2023-09179 DECISION & ORDER ON MOTION
Karin Perkins, respondent, v
Dayton Robert Small, et al., appellants.
(Index No. 718536/19)
Appeal from an order and judgment (one paper) of the Supreme Court, Queens County, entered July 6, 2023. Motion by the appellants to strike stated portions of the respondent's brief on the ground that they improperly raise issues for the first time on appeal. By decision and order on motion of this Court dated November 15, 2024, the motion was held in abeyance and referred to the panel of Justices hearing the appeal for determination upon the argument or submission thereof.

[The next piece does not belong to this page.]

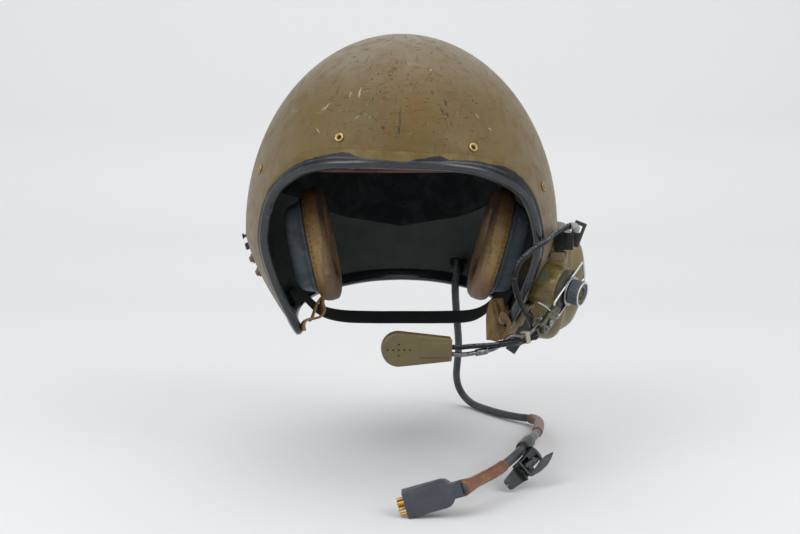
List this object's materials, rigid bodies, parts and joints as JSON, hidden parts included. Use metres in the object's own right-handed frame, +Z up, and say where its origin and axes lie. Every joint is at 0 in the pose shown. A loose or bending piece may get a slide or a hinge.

Upon the papers filed in support of the motion and the papers filed in opposition thereto, and upon the argument of the appeal, it is
ORDERED that the motion is granted to the extent that (1) page 18 and the first two paragraphs on page 19, which end with the words "cannot now be heard to complain of the result," (2) the material beginning with the first full paragraph of page 20 through the quoted material on page 22, which ends with the words "repudiation was lacking," (3) page 24, the remainder of the paragraph starting on page 24 that ends on page 25, and the first full paragraph on page 25, which ends with the words "was ever filed," and (4) the last paragraph on page 26 of the respondent's brief are stricken and have not been considered on the determination of the appeal, and the motion is otherwise denied.
DILLON, J.P., GENOVESI, GOLIA and HOM, JJ., concur.